◆ **Provided data**
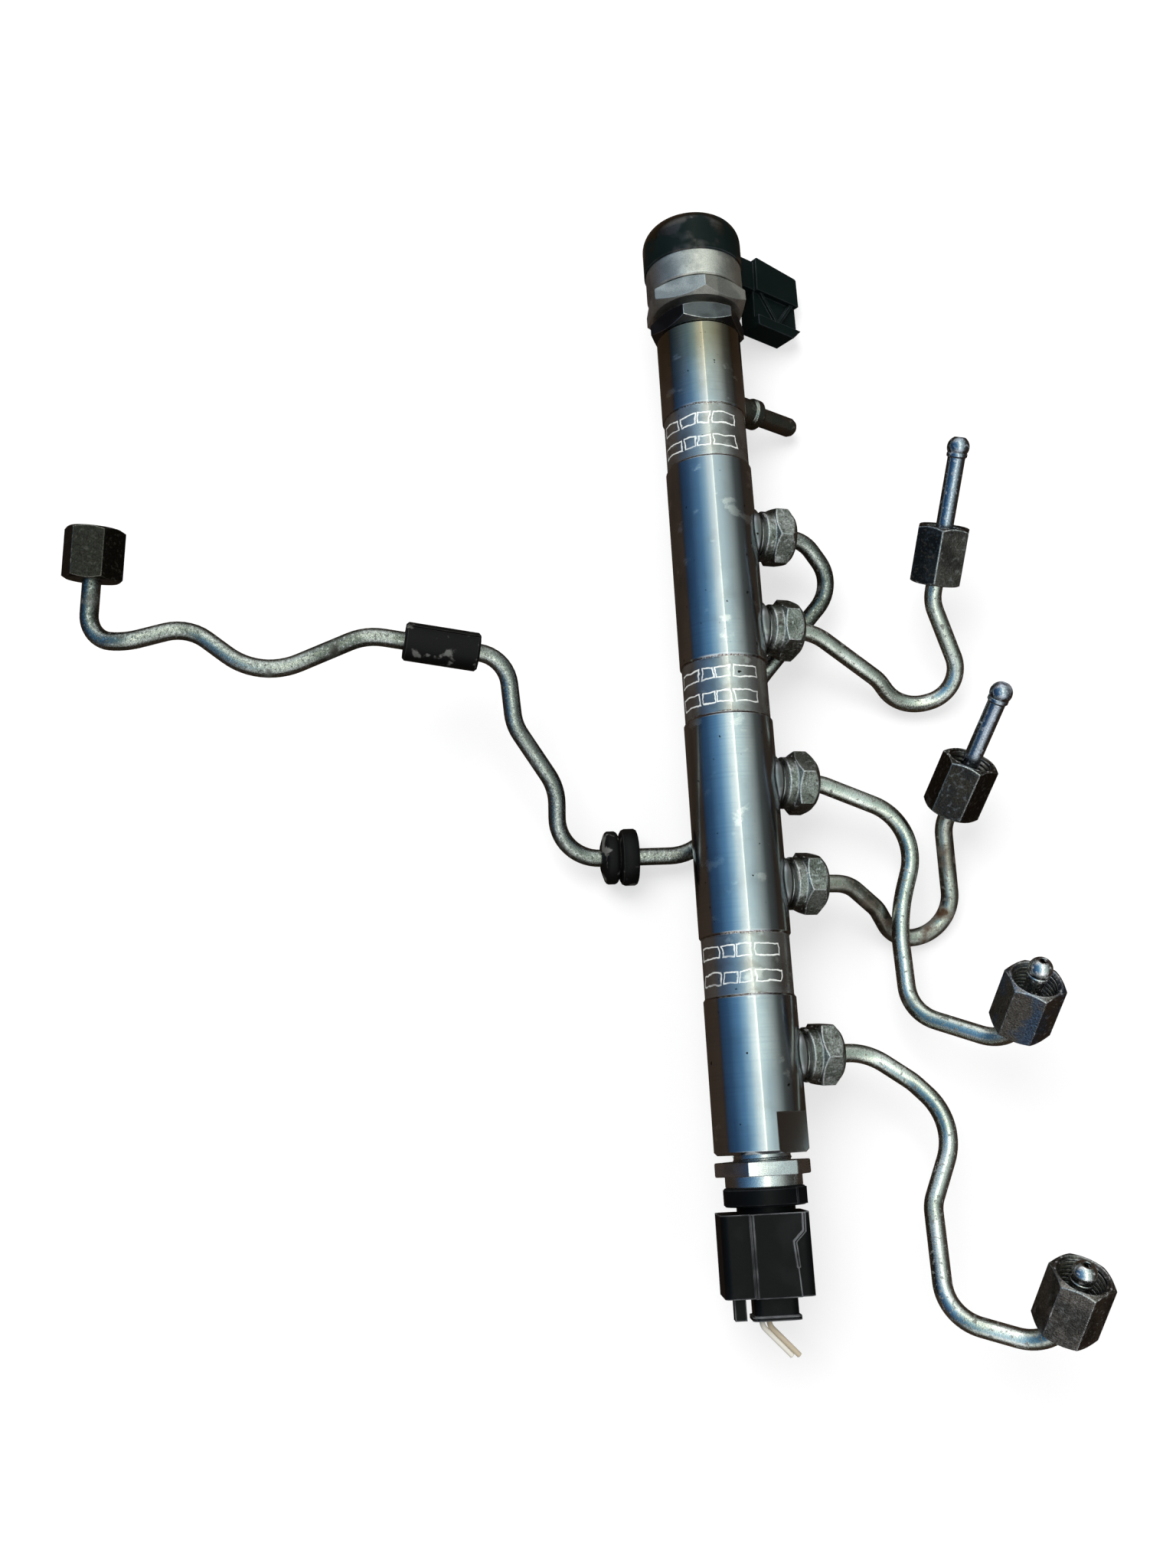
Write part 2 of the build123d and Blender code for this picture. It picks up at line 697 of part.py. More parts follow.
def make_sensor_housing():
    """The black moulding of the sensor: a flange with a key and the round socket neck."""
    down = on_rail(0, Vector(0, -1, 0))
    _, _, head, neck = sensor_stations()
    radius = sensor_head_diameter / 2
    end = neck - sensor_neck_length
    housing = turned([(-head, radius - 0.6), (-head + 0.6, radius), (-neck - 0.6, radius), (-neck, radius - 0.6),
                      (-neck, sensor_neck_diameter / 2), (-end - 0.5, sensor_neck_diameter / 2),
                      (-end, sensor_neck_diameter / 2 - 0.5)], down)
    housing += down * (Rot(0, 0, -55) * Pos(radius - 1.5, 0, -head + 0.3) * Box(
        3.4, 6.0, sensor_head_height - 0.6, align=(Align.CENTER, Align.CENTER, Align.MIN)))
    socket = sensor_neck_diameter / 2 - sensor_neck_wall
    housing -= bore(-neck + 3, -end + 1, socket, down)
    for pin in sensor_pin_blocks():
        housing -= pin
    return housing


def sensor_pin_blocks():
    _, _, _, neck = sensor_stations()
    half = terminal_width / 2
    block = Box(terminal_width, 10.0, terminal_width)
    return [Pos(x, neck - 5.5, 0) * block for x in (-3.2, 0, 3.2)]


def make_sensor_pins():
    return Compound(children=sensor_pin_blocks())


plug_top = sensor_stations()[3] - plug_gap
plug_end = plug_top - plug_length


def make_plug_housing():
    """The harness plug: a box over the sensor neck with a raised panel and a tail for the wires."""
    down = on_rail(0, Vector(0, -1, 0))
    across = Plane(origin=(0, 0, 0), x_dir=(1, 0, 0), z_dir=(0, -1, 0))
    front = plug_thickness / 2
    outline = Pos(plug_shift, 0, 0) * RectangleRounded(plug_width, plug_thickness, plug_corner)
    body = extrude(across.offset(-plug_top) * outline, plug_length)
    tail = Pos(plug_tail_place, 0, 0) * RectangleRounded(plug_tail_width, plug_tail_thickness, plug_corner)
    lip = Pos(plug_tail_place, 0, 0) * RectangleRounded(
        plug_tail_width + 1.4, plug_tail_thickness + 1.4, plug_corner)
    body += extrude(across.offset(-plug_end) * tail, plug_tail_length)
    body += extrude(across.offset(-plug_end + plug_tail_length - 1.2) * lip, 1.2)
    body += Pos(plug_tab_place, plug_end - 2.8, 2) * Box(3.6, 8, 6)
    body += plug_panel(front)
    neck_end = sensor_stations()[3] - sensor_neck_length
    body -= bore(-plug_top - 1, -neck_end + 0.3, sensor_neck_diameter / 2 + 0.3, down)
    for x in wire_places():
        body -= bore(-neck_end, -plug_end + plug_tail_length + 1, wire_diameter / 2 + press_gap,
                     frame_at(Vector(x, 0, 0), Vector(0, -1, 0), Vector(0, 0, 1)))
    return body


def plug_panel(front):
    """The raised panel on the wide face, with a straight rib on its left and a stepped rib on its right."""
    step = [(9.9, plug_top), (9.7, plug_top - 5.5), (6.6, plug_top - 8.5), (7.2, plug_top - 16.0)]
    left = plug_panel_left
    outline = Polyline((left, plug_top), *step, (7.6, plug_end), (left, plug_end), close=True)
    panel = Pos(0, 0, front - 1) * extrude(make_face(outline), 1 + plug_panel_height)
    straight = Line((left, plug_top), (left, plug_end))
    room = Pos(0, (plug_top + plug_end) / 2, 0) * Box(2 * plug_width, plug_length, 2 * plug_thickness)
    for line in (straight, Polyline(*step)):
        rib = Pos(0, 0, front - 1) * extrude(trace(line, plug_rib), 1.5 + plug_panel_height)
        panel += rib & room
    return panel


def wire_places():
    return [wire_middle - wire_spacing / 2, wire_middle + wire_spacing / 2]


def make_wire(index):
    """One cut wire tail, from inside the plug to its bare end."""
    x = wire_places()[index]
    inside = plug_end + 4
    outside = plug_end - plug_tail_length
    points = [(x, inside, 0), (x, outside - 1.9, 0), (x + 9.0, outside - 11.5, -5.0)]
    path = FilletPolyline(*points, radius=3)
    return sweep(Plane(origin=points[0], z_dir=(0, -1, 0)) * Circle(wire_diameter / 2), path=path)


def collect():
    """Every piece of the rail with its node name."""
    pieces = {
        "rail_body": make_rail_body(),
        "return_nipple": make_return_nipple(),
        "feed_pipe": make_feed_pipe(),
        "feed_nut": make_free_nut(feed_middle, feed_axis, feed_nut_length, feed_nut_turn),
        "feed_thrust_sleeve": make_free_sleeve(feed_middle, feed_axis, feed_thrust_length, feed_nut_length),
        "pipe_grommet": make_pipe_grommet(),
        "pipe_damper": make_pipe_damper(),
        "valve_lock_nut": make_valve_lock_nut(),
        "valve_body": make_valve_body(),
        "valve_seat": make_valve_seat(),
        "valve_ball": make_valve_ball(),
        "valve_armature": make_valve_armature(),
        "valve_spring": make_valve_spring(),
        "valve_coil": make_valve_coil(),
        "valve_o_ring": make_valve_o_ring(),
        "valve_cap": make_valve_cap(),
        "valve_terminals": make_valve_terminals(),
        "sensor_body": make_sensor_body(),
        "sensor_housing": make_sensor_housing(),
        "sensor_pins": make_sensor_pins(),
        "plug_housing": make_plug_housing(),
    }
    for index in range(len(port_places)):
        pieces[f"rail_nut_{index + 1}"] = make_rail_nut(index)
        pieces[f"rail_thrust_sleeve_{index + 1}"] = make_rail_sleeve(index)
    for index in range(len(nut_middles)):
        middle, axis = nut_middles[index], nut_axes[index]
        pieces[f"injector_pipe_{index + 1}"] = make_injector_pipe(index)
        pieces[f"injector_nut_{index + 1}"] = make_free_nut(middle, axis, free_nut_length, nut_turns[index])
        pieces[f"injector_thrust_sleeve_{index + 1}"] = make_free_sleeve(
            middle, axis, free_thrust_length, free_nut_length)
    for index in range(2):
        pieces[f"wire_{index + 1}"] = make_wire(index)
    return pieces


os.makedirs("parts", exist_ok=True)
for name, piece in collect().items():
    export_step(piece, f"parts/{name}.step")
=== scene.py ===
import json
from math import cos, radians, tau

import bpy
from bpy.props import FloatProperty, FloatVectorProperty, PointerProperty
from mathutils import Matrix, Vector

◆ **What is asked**
Starting at the line that contains "return pieces", repeat each line exactly, and stop after the line that contains "from math import cos, radians, tau".

◆ **Result**
    return pieces


os.makedirs("parts", exist_ok=True)
for name, piece in collect().items():
    export_step(piece, f"parts/{name}.step")
=== scene.py ===
import json
from math import cos, radians, tau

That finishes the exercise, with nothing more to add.